The Savior (1988) is the story of the ministry of Oscar Arnulfo Romero, archbishop of San Salvador from 1977 to 1980. Morton writes of the death of Archbishop Romero, who was shot by an unknown sniper at the altar of a chapel where he was saying mass on 24 March 1980 in El Salvador. In this drama, as in Las Many Muertes de Richard Morales , Morton documents a real event. He explains in the introduction to his dissertation (which includes the original script) that he was inspired to write The Savior after talking with priests and laity in Central America who had worked with Romero. Morton feels that this play affirms the kinship between Chicanos and Salvadorans who are tied together by blood, language, religion, and history. He points out that, as American citizens, Chicanos are also morally responsible for the actions of the U.S. government. Romero, who died as a pacifist, represents another victim of injustice toward human beings.

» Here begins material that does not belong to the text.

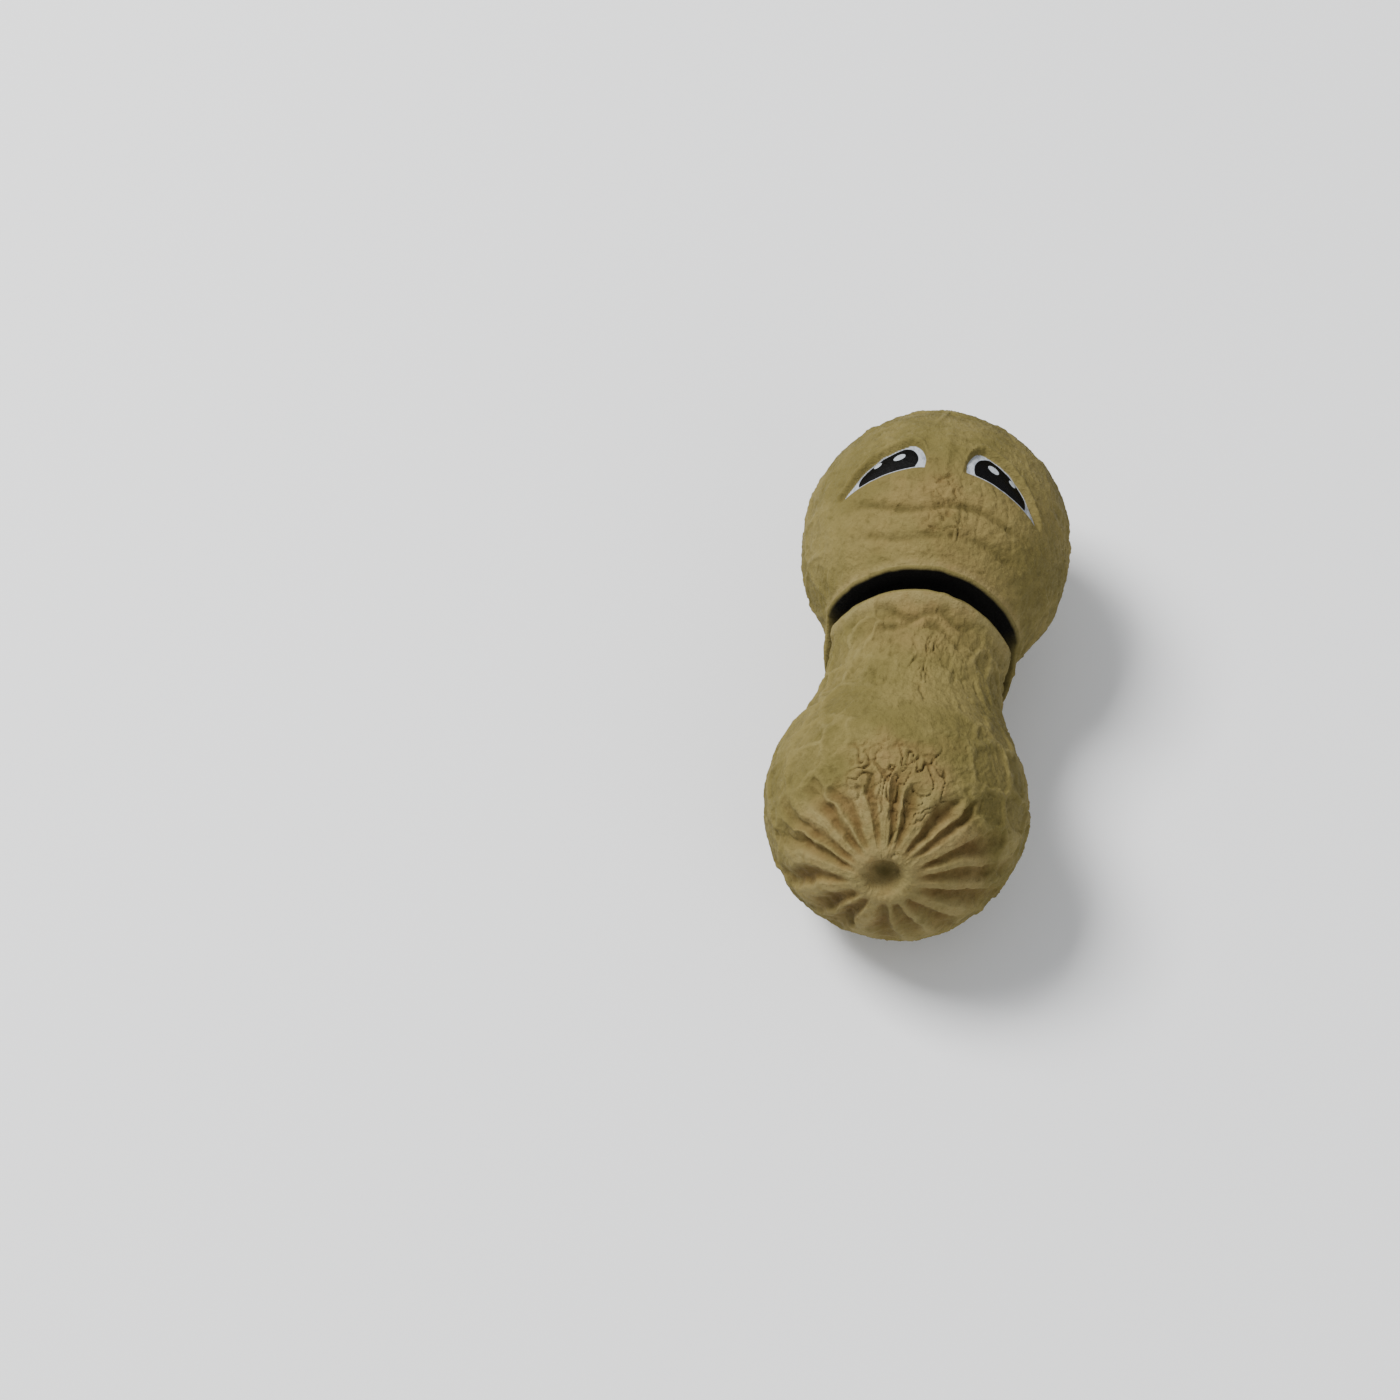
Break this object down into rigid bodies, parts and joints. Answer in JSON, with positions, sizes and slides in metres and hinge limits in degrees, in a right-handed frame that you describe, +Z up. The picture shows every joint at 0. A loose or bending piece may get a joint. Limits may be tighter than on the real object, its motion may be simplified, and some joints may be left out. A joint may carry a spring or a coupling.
{
  "type": "novelty peanut figure",
  "caption": "Small matte figure shaped like a peanut in its shell, with a painted sleepy toy face on the head lobe and a star of grooves round a dimple on the near end.",
  "frame": {"origin": "middle of the figure's box in X and Y, on the surface that it lies on", "axes": "+Y along the figure from the body lobe to the head lobe, +Z up out of the face, +X to the right of the face as seen from the body's end"},
  "size_m": [0.02, 0.042, 0.0197],
  "materials": {
    "painted_head": "matte olive-tan paint, with white and black eyes",
    "painted_body": "matte olive-tan paint, browner in the grooves"
  },
  "bodies": {
    "root": {"head": "painted_head", "body": "painted_body"}
  },
  "joints": []
}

Within the context of Chicano theater, Morton has been especially influenced by Luis Valdez and his El Teatro Campesino. But while Luis Valdez came from a large, farm-working migrant family, Morton was born into an urban life-style and grew up in diverse places. Nevertheless, Morton uses the same tools employed by Valdez and other playwrights in the repertoire of Chicano drama: the myths akin to the Mexican-American culture, a sardonic view of humanity, and a folkloric interpretation of classic patterns. Morton skillfully employs characteristics of the classical rites to construct a comedy or a tragedy that deals with rituals. He sees theater as a criticism and reconstruction of these rituals as he perceives them in a Chicano context. In this sense, Carlos Morton not only sees theater as a ritual but as a combination of rituals within a ritual, in order to present a new perspective.